▶ _CHALLENGE_: Using the records below, copy out exactly the line that contains "Keep writing the" and every line that follows it, up to and including the last, and no others.

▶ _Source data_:
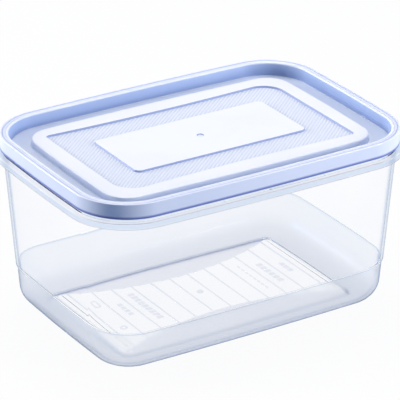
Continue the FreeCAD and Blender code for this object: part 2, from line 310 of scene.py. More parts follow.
def finish_piece(piece):
    """Faces point outwards, and shading is smooth except across sharp edges."""
    bpy.ops.mesh.select_all(action="SELECT")
    bpy.ops.mesh.normals_make_consistent(inside=False)
    bpy.ops.object.mode_set(mode="OBJECT")
    bpy.ops.object.select_all(action="DESELECT")
    piece.select_set(True)
    bpy.context.view_layer.objects.active = piece
    bpy.ops.object.shade_smooth_by_angle(angle=SMOOTH_BELOW)
    weigh = piece.modifiers.new("flat faces lead", "WEIGHTED_NORMAL")
    weigh.weight = 100
    weigh.keep_sharp = True
    bpy.ops.object.modifier_apply(modifier=weigh.name)
    spans = [round(length / MM, 2) for length in piece.dimensions]
    print(piece.name, "spans", spans, "mm with", len(piece.data.polygons), "faces")


# %% [markdown]
# The tub is one skin: up the inside of the wall, over the rim, down over the ledge and its hollow
# lip, down the outside to the step and the narrower band, round the base and in to the foot.

# %% Model the tub's wall
WELL_TAPER = (STEP - WALL) * DRAFT
RIM_INSET = LID_WALL + RIM_CLEARANCE
LIP_END = LEDGE - LIP_DROP
FLOOR_RISE = 2.0
FLOOR_TOP = WALL + FLOOR_RISE
tub_section = [
    (FLOOR_INSET + FLOOR_RISE, FLOOR_TOP, 0),
    (FLOOR_INSET, WALL, 0.5),
    (BAND_INSET + WALL + WELL_TAPER, WALL, BASE_ROUND - WALL),
    (BAND_INSET + WALL, STEP, 0.3),
    (MOUTH_INSET + (LEDGE - STEP) * DRAFT, STEP, 0.2),
    (MOUTH_INSET, LEDGE, 0),
    (MOUTH_INSET, SEAT, 0.25),
    (RIM_INSET + (SEAT - LEDGE) * SKIRT_DRAFT, SEAT, 0.25),
    (RIM_INSET, LEDGE, 0.3),
    (-LIP_REACH, LEDGE, 0.5),
    (-LIP_REACH, LIP_END, 0.3),
    (LIP_WALL - LIP_REACH, LIP_END, 0.3),
    (LIP_WALL - LIP_REACH, LEDGE - LIP_WALL, 0.3),
    (WALL_INSET + LIP_WALL * DRAFT, LEDGE - LIP_WALL, 0.5),
    (BAND_INSET - STEP_WIDTH, STEP, 0.3),
    (BAND_INSET, STEP, 0.15),
    (BAND_INSET + STEP * DRAFT, 0, BASE_ROUND),
    (FLOOR_INSET, 0, 0.4),
    (FLOOR_INSET + FLOOR_RISE, FLOOR_RISE, 0),
]
tub = draw_section("tub_clear", tub_section)
lead_round()
print("wall skin led round the box")

# %% [markdown]
# The raised floor is closed on both sides. Its field is cut into slats with bisect, and each slat
# gets its own crowned top from small insets, which leaves a shallow groove between neighbours.

# %% Model the tub's floor
PITCH, GAPS, FIELD_SIDE, FIELD_CORNER = 11.6, 12, 157.0, 3.2
CROWN_STEPS, CROWN_REACH = ((0.4, 0.28), (0.9, 0.14), (1.5, 0.08)), 3


def flat_face(height, x=None):
    """A test for wide faces that lie at a height, and about an x where one is given."""

    def wanted(face):
        level = abs(face.center.z / MM - height) < 0.001 and abs(face.normal.z) > 0.99
        about = x is None or abs(face.center.x / MM - x) < PITCH / 2
        return level and about and face.area > 200 * MM**2

    return wanted


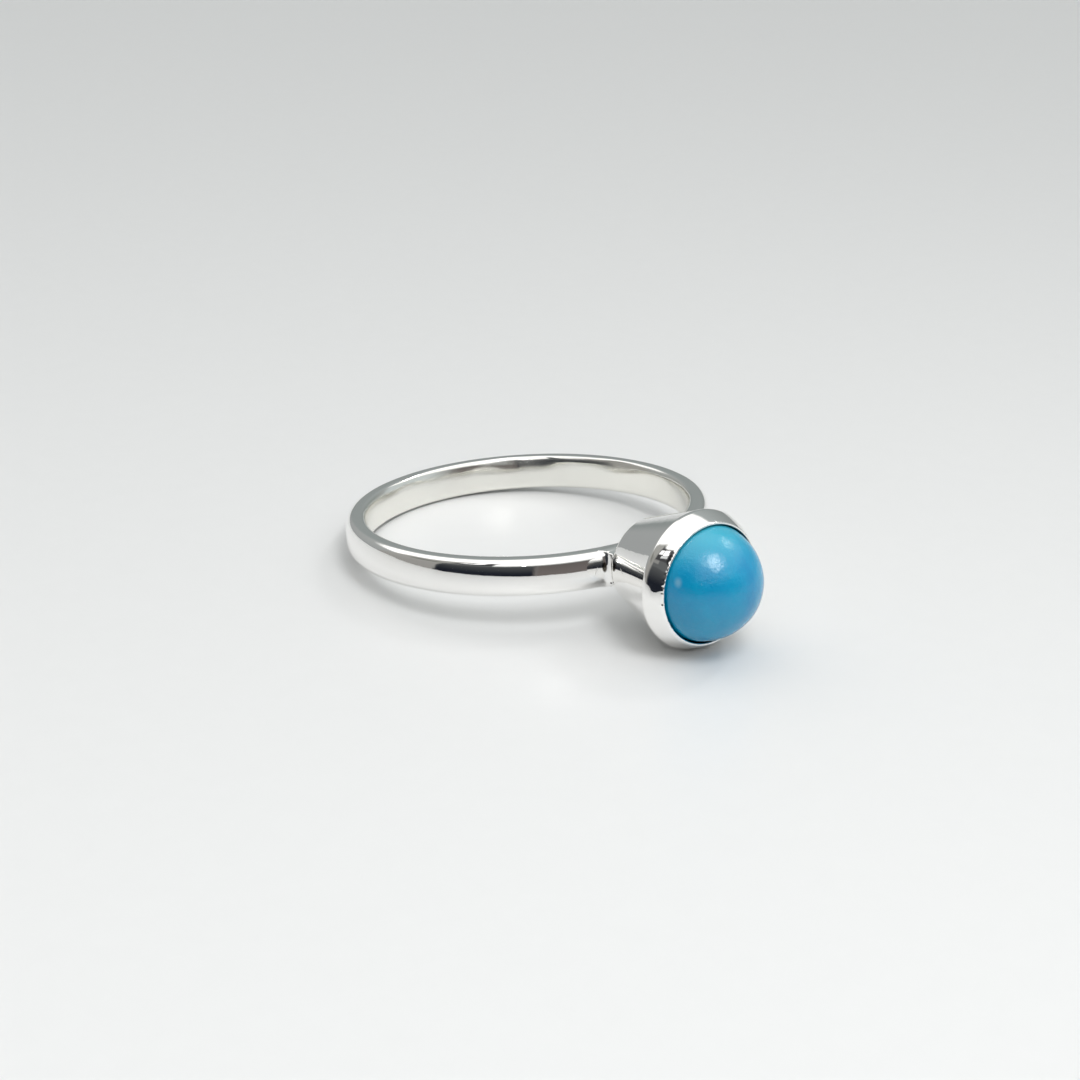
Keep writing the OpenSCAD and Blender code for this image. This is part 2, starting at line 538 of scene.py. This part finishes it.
def silver(at):
    """Signed distance from the silver: band and cup run together in solder, the band's
    upper inner edge has its facet, the lip stands open and uneven, and the whole surface
    carries the polisher's waves."""
    r, y, turn = round_stone(at)
    hard = rubbed_hard(turn)
    from_lip = np.hypot(r - lip_mid[0], y - lip_mid[1])
    near_lip = np.exp(-((from_lip - LIP_R) / LIP_WAVE_RUN) ** 2)
    uneven = sum(share * np.sin(count * turn + LIP_WAVE_START * i
                                + LIP_WAVE_DRIFT * np.sin(drifts * turn))
                 for i, (count, share, drifts) in enumerate(LIP_WAVES))
    edge = near_lip * (LIP_WAVE + (LIP_WAVE_HARD - LIP_WAVE) * hard) * uneven
    opened = MOUTH_OPEN * hard * np.exp(-(from_lip / MOUTH_RUN) ** 2)
    cup = distance_to(CUP_SECTION + CUP_HOLLOW, np.stack([r - opened, y - edge], 1))
    band_r = np.hypot(at[:, 0], at[:, 1])
    band = distance_to(BAND_SECTION, np.stack([band_r, at[:, 2]], 1))
    band = -run_together(-band, -facet(at, band_r), FACET_SOFT)
    straight = distance_to(BAND_SECTION, np.stack([-at[:, 1] - SEAT_RISE, at[:, 2]], 1))
    seat = np.maximum(straight + SEAT_INSET, np.abs(at[:, 0]) - SEAT_L / 2)
    whole = run_together(run_together(band, seat, SEAT_SOLDER_RUN), cup, SOLDER_RUN)
    spot = SPOT_RISE * np.exp(-((at - SPOT) ** 2).sum(1) / SPOT_W ** 2)
    return whole - POLISH_WAVE * wavy(at, POLISH) - spot


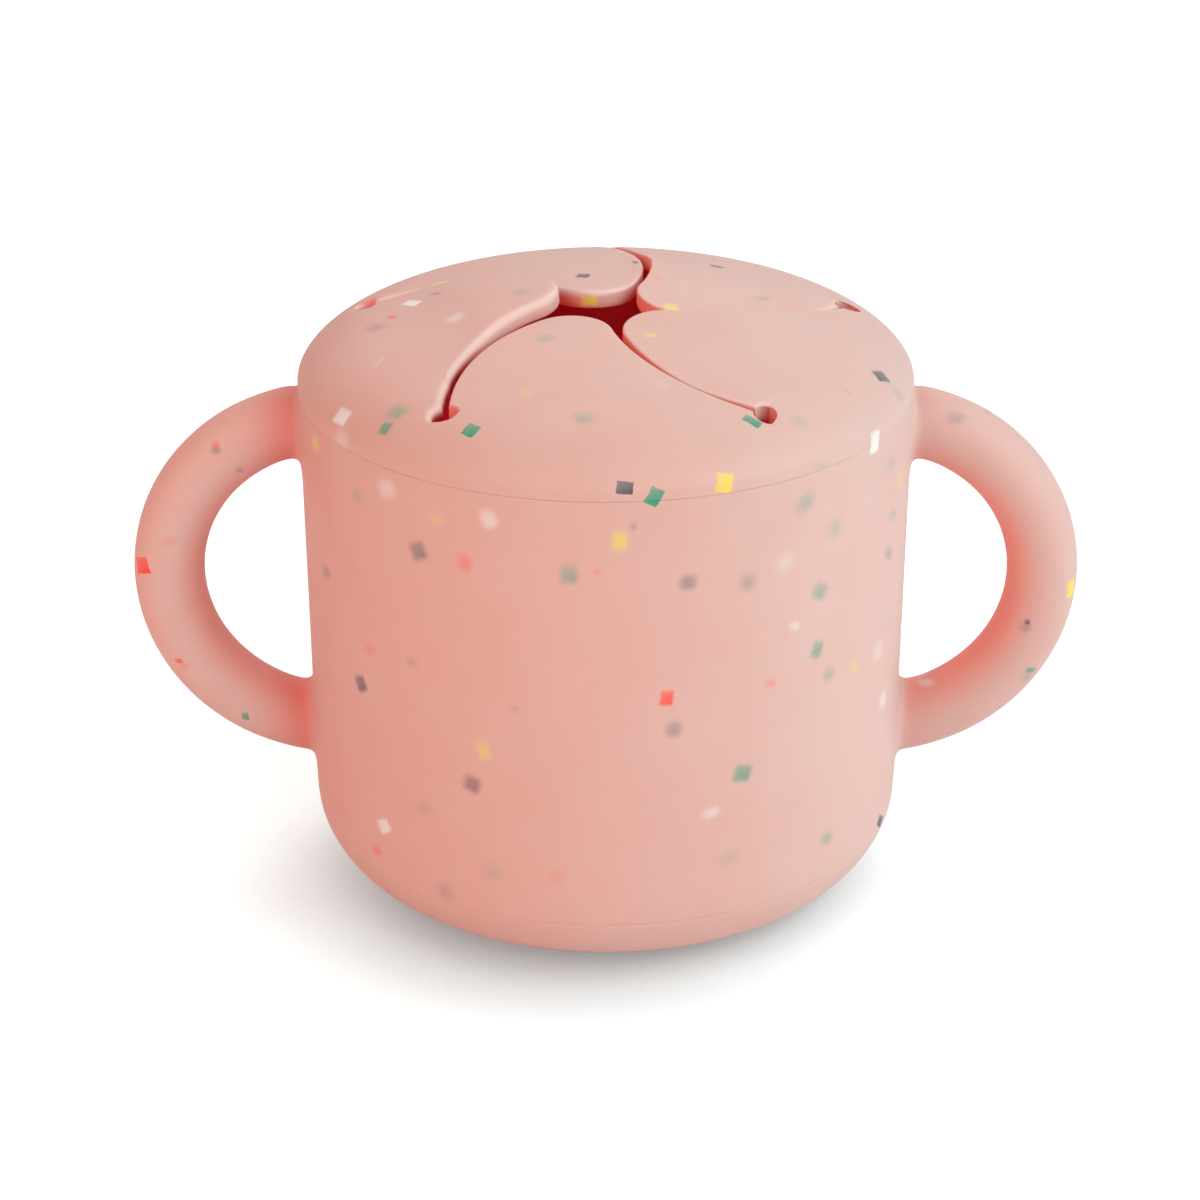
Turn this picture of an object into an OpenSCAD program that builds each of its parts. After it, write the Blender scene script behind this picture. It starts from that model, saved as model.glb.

▶ _SOLUTION BELOW_:
Keep writing the OpenSCAD and Blender code for this image. This is part 2, starting at line 538 of scene.py. This part finishes it.
def silver(at):
    """Signed distance from the silver: band and cup run together in solder, the band's
    upper inner edge has its facet, the lip stands open and uneven, and the whole surface
    carries the polisher's waves."""
    r, y, turn = round_stone(at)
    hard = rubbed_hard(turn)
    from_lip = np.hypot(r - lip_mid[0], y - lip_mid[1])
    near_lip = np.exp(-((from_lip - LIP_R) / LIP_WAVE_RUN) ** 2)
    uneven = sum(share * np.sin(count * turn + LIP_WAVE_START * i
                                + LIP_WAVE_DRIFT * np.sin(drifts * turn))
                 for i, (count, share, drifts) in enumerate(LIP_WAVES))
    edge = near_lip * (LIP_WAVE + (LIP_WAVE_HARD - LIP_WAVE) * hard) * uneven
    opened = MOUTH_OPEN * hard * np.exp(-(from_lip / MOUTH_RUN) ** 2)
    cup = distance_to(CUP_SECTION + CUP_HOLLOW, np.stack([r - opened, y - edge], 1))
    band_r = np.hypot(at[:, 0], at[:, 1])
    band = distance_to(BAND_SECTION, np.stack([band_r, at[:, 2]], 1))
    band = -run_together(-band, -facet(at, band_r), FACET_SOFT)
    straight = distance_to(BAND_SECTION, np.stack([-at[:, 1] - SEAT_RISE, at[:, 2]], 1))
    seat = np.maximum(straight + SEAT_INSET, np.abs(at[:, 0]) - SEAT_L / 2)
    whole = run_together(run_together(band, seat, SEAT_SOLDER_RUN), cup, SOLDER_RUN)
    spot = SPOT_RISE * np.exp(-((at - SPOT) ** 2).sum(1) / SPOT_W ** 2)
    return whole - POLISH_WAVE * wavy(at, POLISH) - spot


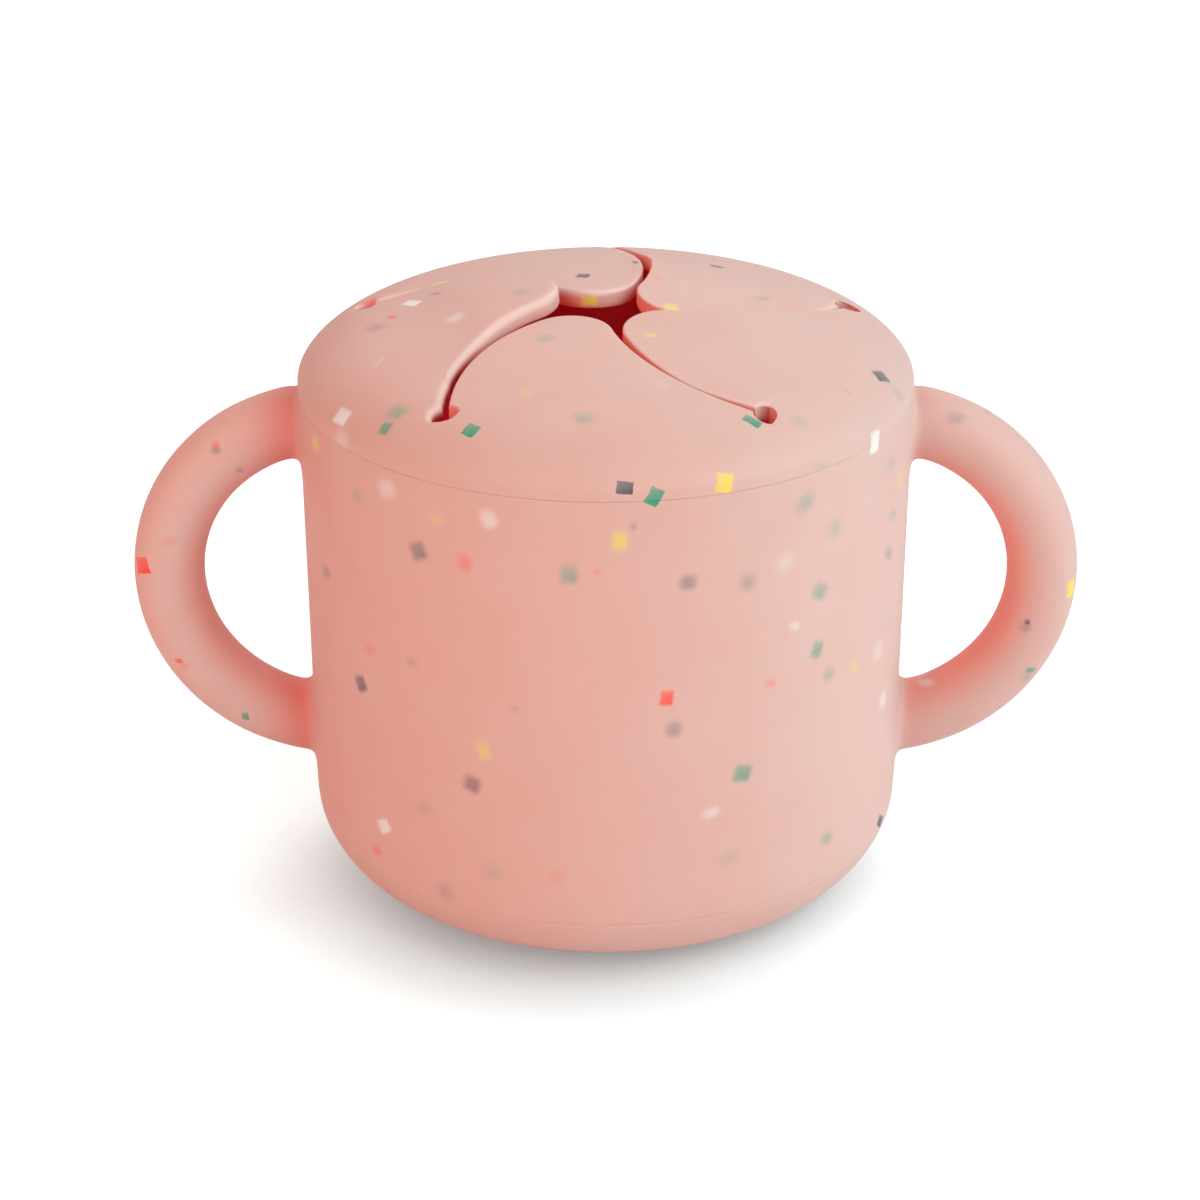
Turn this picture of an object into an OpenSCAD program that builds each of its parts. After it, write the Blender scene script behind this picture. It starts from that model, saved as model.glb.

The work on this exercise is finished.